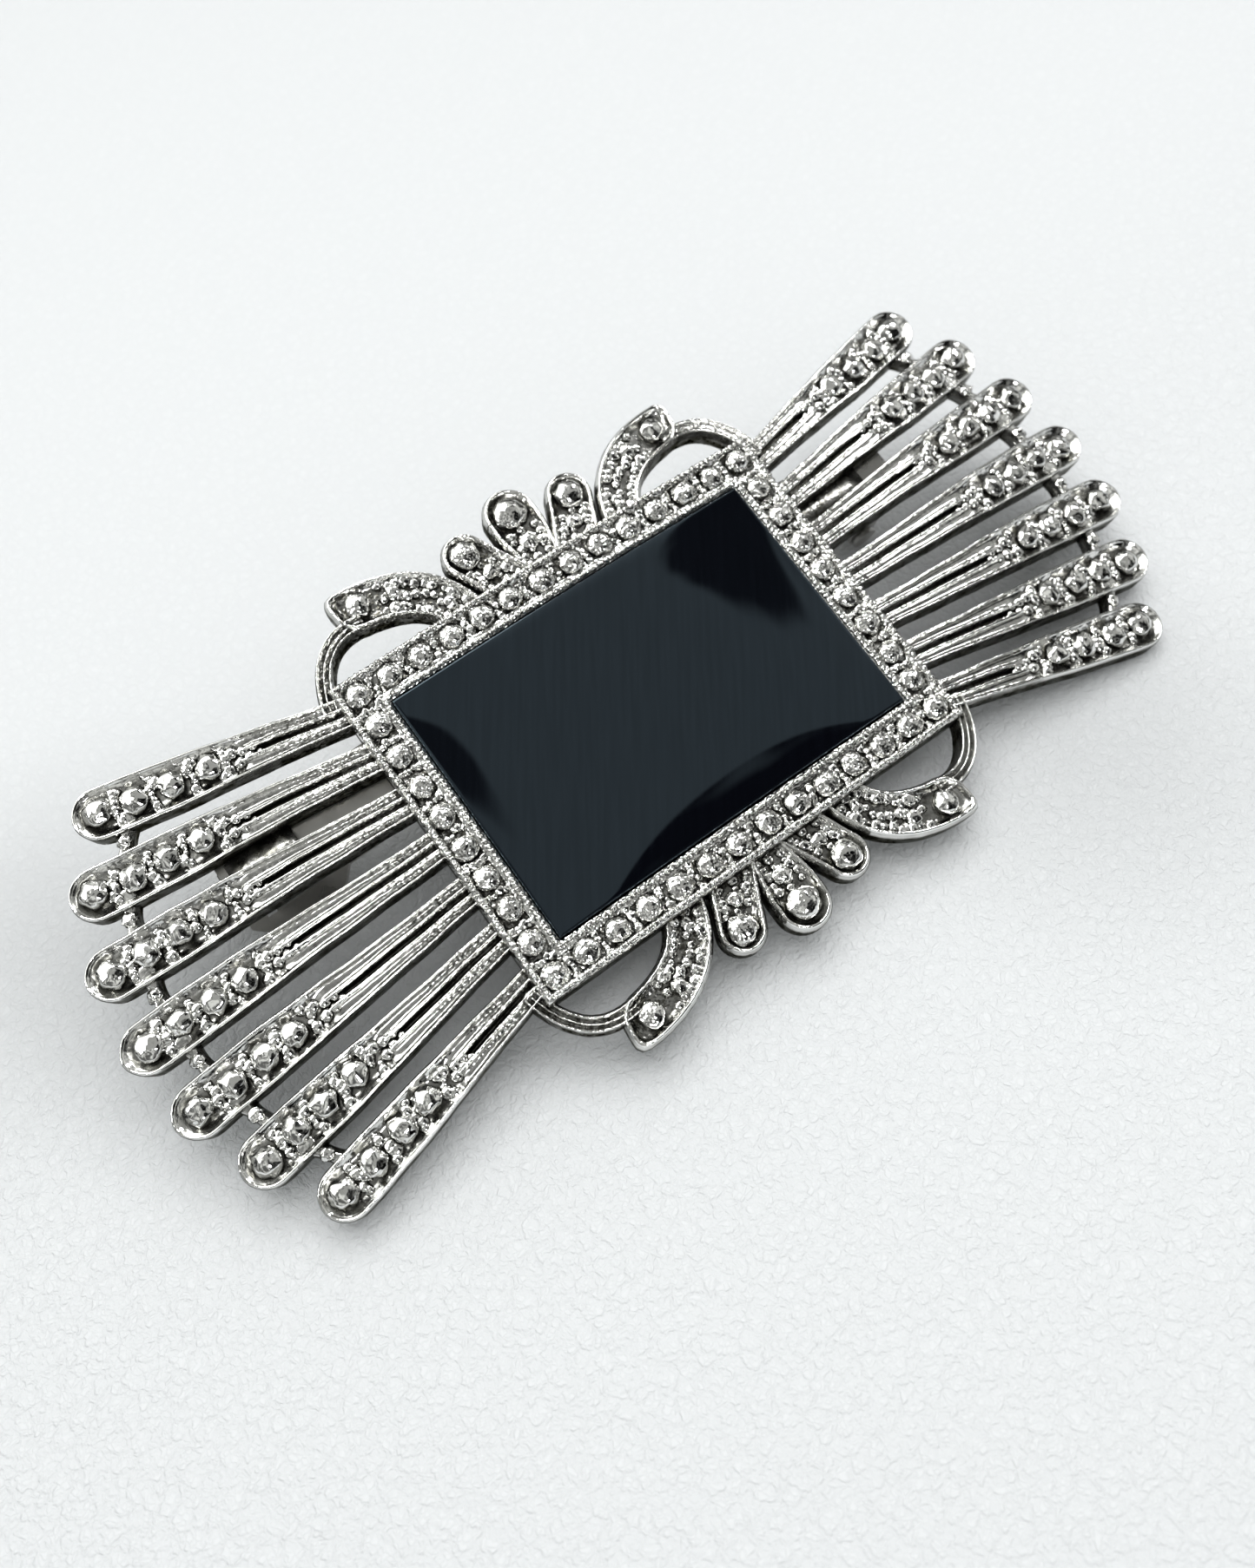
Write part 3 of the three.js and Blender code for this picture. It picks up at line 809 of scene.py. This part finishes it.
# ---- stage ----
CAMERA_PLACE = (-33.5, -25.9, 107.8 + FRAME_TOP)
CAMERA_FORWARD = (0.24136, 0.18600, -0.95244)
CAMERA_UP = (0.54120, 0.78886, 0.29120)
PAINTED_SHADOWS = ((-52, 18, 0.24), (32, -27, 0.2))  # place and darkness of two painted soft shadows on the floor's colour
# the painted shadows are centred this far below the part and reach this far
PAINTED_SHADOW_HEIGHT = -8
PAINTED_SHADOW_RADIUS = 28
FADE_START = 170  # the floor fades out between these distances from its middle
FADE_END = 300
CEILING = 0.34  # brightness of the parts of the room that mirrors see
WALL = 2.3
PANES = [  # place above the part, width and depth of each pane
    (-130, 260, 230, 50, 90),
    (50, 290, 240, 110, 60),
    (-290, 130, 160, 70, 60),
    (230, 150, 210, 50, 70),
    (-60, -190, 240, 50, 50),
]
PANE_WATTS = 0.95 / 1e4  # for each square millimetre


def look_at(obj, forward, up):
    """Turns a camera or lamp so that it looks along forward."""
    back = -Vector(forward).normalized()
    right = Vector(up).cross(back).normalized()
    upright = back.cross(right)
    obj.rotation_euler = Matrix((right, upright, back)).transposed().to_euler()


def build_camera():
    """A close camera at the lower left, looking down across the part."""
    data = bpy.data.cameras.new("camera")
    data.lens = 32.24
    data.sensor_width = 36
    data.clip_start = 5 * MM
    data.clip_end = 20
    data.dof.use_dof = True
    data.dof.focus_distance = 112 * MM
    data.dof.aperture_fstop = 28.0
    camera = bpy.data.objects.new("camera", data)
    bpy.context.scene.collection.objects.link(camera)
    camera.location = Vector(CAMERA_PLACE) * MM
    look_at(camera, CAMERA_FORWARD, CAMERA_UP)
    bpy.context.scene.camera = camera


def rest_plane():
    """The surface the barrette lies on: it touches the hinge end, the catch and the outermost rib tip."""
    root, along, length = rib_line(-OUTER_RIB)
    tip = root + along * length + np.array([0.3, -RIB_TIP])
    rib_point = bend(np.array([[tip[0], tip[1], 0.0]]))[0]
    hinge_point = np.array([(PIN_LOW[0] + PIN_HIGH[0]) / 2, BASE_LOW[1], BASE_LOW[2]])
    catch_point = np.array([TAB_LOW[0] + 1, (TAB_LOW[1] + TAB_HIGH[1]) / 2, TAB_LOW[2]])
    normal = np.cross(rib_point - catch_point, hinge_point - catch_point)
    normal /= np.linalg.norm(normal)
    if normal[2] < 0:
        normal = -normal
    return Vector(catch_point * MM), Vector(normal)


def leather_material():
    """White pebbled leatherette with two painted soft shadows darkening its colour; it fades out far from
    the part and is not seen from below.
    """
    material, n = new_material("white_leatherette")
    place = n.add("ShaderNodeTexCoord").outputs["Object"]
    warp = n.add("ShaderNodeTexNoise", {"Vector": place, "Scale": 700.0, "Detail": 3.0}).outputs["Color"]
    shifted = n.add("ShaderNodeVectorMath", {0: warp, 1: (0.0014, 0.0014, 0.0014)}, operation="MULTIPLY")
    moved = n.add("ShaderNodeVectorMath", {0: place, 1: shifted.outputs[0]}, operation="ADD").outputs[0]
    large = n.add("ShaderNodeTexVoronoi", {"Vector": moved, "Scale": 800.0}, feature="DISTANCE_TO_EDGE")
    small = n.add("ShaderNodeTexVoronoi", {"Vector": moved, "Scale": 2100.0}, feature="DISTANCE_TO_EDGE")
    pebble = n.range(large.outputs["Distance"], 0.0, 0.25)
    pore = n.range(small.outputs["Distance"], 0.0, 0.25)
    spot = n.add("ShaderNodeNewGeometry").outputs["Position"]
    worn = n.range(n.dot(spot, (0, 1, 0)), -10 * MM, 40 * MM, 0.45, 0.25)
    coarse = n.add("ShaderNodeBump", {"Strength": worn, "Distance": 0.13 * MM, "Height": pebble}).outputs[0]
    fine = {"Strength": worn, "Distance": 0.07 * MM, "Height": pore, "Normal": coarse}
    bump = n.add("ShaderNodeBump", fine).outputs[0]
    tone = n.mix(n.math("MULTIPLY", pebble, pore), (0.83, 0.845, 0.85, 1), (0.865, 0.88, 0.885, 1))
    # painted shadows: the leatherette's colour is darkened round two spots near the part
    for x, y, depth in PAINTED_SHADOWS:
        middle = (x * MM, y * MM, PAINTED_SHADOW_HEIGHT * MM)
        aside = n.add("ShaderNodeVectorMath", {0: spot, 1: middle}, operation="DISTANCE")
        painted_shadow = n.range(aside.outputs["Value"], 0, PAINTED_SHADOW_RADIUS * MM, depth, 0.0)
        tone = n.mix(painted_shadow, tone, (0, 0, 0, 1))
    inputs = {"Base Color": tone, "Roughness": 0.5, "Normal": bump, "Specular IOR Level": 0.35}
    leather = n.add("ShaderNodeBsdfPrincipled", inputs).outputs[0]
    clear = n.add("ShaderNodeBsdfTransparent").outputs[0]
    behind = n.add("ShaderNodeNewGeometry").outputs["Backfacing"]
    seen = n.add("ShaderNodeLightPath").outputs["Is Camera Ray"]
    away = n.add("ShaderNodeVectorMath", {0: place}, operation="LENGTH").outputs["Value"]
    faded = n.math("MAXIMUM", behind, n.range(away, FADE_START * MM, FADE_END * MM))
    share = n.math("MULTIPLY", faded, seen)
    finish_material(n, n.add("ShaderNodeMixShader", {0: share, 1: leather, 2: clear}).outputs[0])
    return material


def build_floor():
    """A wide leatherette sheet just under the part."""
    gap = 0.02
    point, normal = rest_plane()
    bpy.ops.mesh.primitive_plane_add(size=3.0)
    floor = bpy.context.object
    floor.name = "floor"
    floor.data.materials.append(leather_material())
    floor.rotation_euler = normal.to_track_quat("Z", "Y").to_euler()
    floor.location = point - normal * gap * MM
    lower_with_arm(floor, normal)


def lower_with_arm(floor, normal):
    """Drops the floor clear of the arm when the arm is open."""
    drop = FLOOR_DROP * MM
    follow = floor.constraints.new("TRANSFORM")
    follow.target = frame["bodies"]["arm"]
    follow.map_from = "ROTATION"
    follow.from_min_y_rot = -ARM_SWING
    follow.from_max_y_rot = 0
    follow.map_to = "LOCATION"
    follow.map_to_x_from = "Y"
    follow.map_to_y_from = "Y"
    follow.map_to_z_from = "Y"
    follow.to_min_x = -normal.x * drop
    follow.to_min_y = -normal.y * drop
    follow.to_min_z = -normal.z * drop
    follow.to_max_x = 0
    follow.to_max_y = 0
    follow.to_max_z = 0


def soft_box(name, location, size, watts):
    """A rectangular lamp aimed at the part, which mirrors do not see."""
    data = bpy.data.lights.new(name, "AREA")
    data.shape = "RECTANGLE"
    data.size, data.size_y = (s * MM for s in size)
    data.energy = watts
    lamp = bpy.data.objects.new(name, data)
    bpy.context.scene.collection.objects.link(lamp)
    lamp.location = Vector(location) * MM
    look_at(lamp, -Vector(location), (0, 1, 0.01))
    lamp.visible_glossy = False
    return lamp


def mirrored_room(n):
    """What mirrors see: a grey ceiling, a bright wall, two dark openings and a dark side."""
    direction = n.add("ShaderNodeTexCoord").outputs["Generated"]
    patch = n.add("ShaderNodeTexNoise", {"Vector": direction, "Scale": 4.0, "Detail": 2.0}).outputs["Fac"]
    overhead = n.range(n.dot(direction, (0.25, 0.12, 0.96)), 0.80, 0.90)
    uneven = n.math("MULTIPLY", n.range(patch, 0.42, 0.58, 0.3, 2.2), CEILING)
    around = n.math("MULTIPLY", n.math("SUBTRACT", 1.0, overhead), uneven)
    ceiling = n.math("ADD", n.math("MULTIPLY", overhead, CEILING), around)
    wall = n.math("MULTIPLY", n.range(n.dot(direction, (-0.35, 0.87, 0.35)), 0.80, 0.84), WALL)
    lit = n.math("ADD", ceiling, wall)
    ragged = n.math("MULTIPLY", patch, 0.03)
    to_doorway = n.math("ADD", n.dot(direction, (0.55, 0.38, 0.745)), ragged)
    doorway = n.range(to_doorway, 0.998, 1.003, 1.0, 0.06)
    to_corner = n.math("ADD", n.dot(direction, (-0.14, 0.308, 0.941)), ragged)
    corner = n.range(to_corner, 1.0118, 1.0155, 1.0, 0.1)
    lit = n.math("MULTIPLY", lit, n.math("MULTIPLY", doorway, corner))
    aside = n.math("SUBTRACT", n.dot(direction, (1, 0, 0)), 0.32)
    arched = n.math("MULTIPLY", n.math("MULTIPLY", aside, aside), 3.0)
    curtain = n.range(n.math("ADD", n.dot(direction, (0, 1, 0)), arched), 0.0, 0.015)
    dark_side = n.math("MULTIPLY", n.math("SUBTRACT", 1.0, curtain), n.range(patch, 0.48, 0.62, 0.0, 0.2))
    shown = n.math("ADD", n.math("MULTIPLY", lit, curtain), dark_side)
    low = n.range(n.dot(direction, (0, 0, 1)), -0.1, 0.5, 0.25, 1.0)
    return n.math("MULTIPLY", shown, low)


def build_world():
    """A pale room and backdrop for the eye, and the mirrored room for everything polished."""
    world = bpy.data.worlds.new("room")
    bpy.context.scene.world = world
    world.use_nodes = True
    n = Nodes(world.node_tree)

    def light(colour, strength):
        """An even light from all sides."""
        return n.add("ShaderNodeBackground", {"Color": colour, "Strength": strength}).outputs[0]

    glossy = light((0.99, 1.0, 0.96, 1), mirrored_room(n))
    plain = light((0.86, 0.88, 0.88, 1), 0.6)
    backdrop = light((0.78, 0.80, 0.80, 1), 1.0)
    path = n.add("ShaderNodeLightPath")
    mixed = n.add("ShaderNodeMixShader", {0: path.outputs["Is Glossy Ray"], 1: plain, 2: glossy}).outputs[0]
    seen = n.add("ShaderNodeMixShader", {0: path.outputs["Is Camera Ray"], 1: mixed, 2: backdrop}).outputs[0]
    n.add("ShaderNodeOutputWorld", {"Surface": seen})


def sparkle(name, location, size, watts, receivers):
    """A small bright pane that only the metal pieces see, for their sharp highlights."""
    lamp = soft_box(name, location, size, watts)
    lamp.visible_glossy = True
    lamp.light_linking.receiver_collection = receivers


# ---- assembly ----
silver = silver_material()
black = panel_material()
steel = steel_material("nickel_plate", (0.62, 0.61, 0.59, 1), 0.2, 0.36)
spring = steel_material("spring_strip", (0.56, 0.56, 0.55, 1), 0.24, 0.4)
solder = steel_material("soft_solder", (0.30, 0.29, 0.27, 1), 0.45, 0.7)

casting = build_casting(silver)
build_panel(black)
for name in ("clip_base", "clip_arm", "hinge_pin", "spring_rivet", "catch_rivet"):
    dress(name, steel, 0.1)
for name in ("tension_spring", "catch_plate", "catch_tab_back", "catch_tab_front"):
    dress(name, spring, 0.08)
for name in ("solder_catch_end", "solder_hinge_end"):
    dress(name, solder, 0.02)

build_floor()
build_camera()
build_world()
soft_box("window", (80, 240, 480), (700, 560), 2.37)
soft_box("fill", (350, -100, 380), (120, 120), 0.12)

metal = bpy.data.collections.new("metal")
metal.objects.link(casting)
for k, (x, y, z, wide, deep) in enumerate(PANES):
    sparkle(f"pane_{k}", (x, y, z), (wide, deep), PANE_WATTS * wide * deep, metal)

scene = bpy.context.scene
scene.view_settings.view_transform = "Standard"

--------------------

Locate each line with the word "scene" and copy it.

Write part 3 of the three.js and Blender code for this picture. It picks up at line 809 of scene.py. This part finishes it.
    bpy.context.scene.collection.objects.link(camera)
    bpy.context.scene.camera = camera
    bpy.context.scene.collection.objects.link(lamp)
    bpy.context.scene.world = world
scene = bpy.context.scene
scene.view_settings.view_transform = "Standard"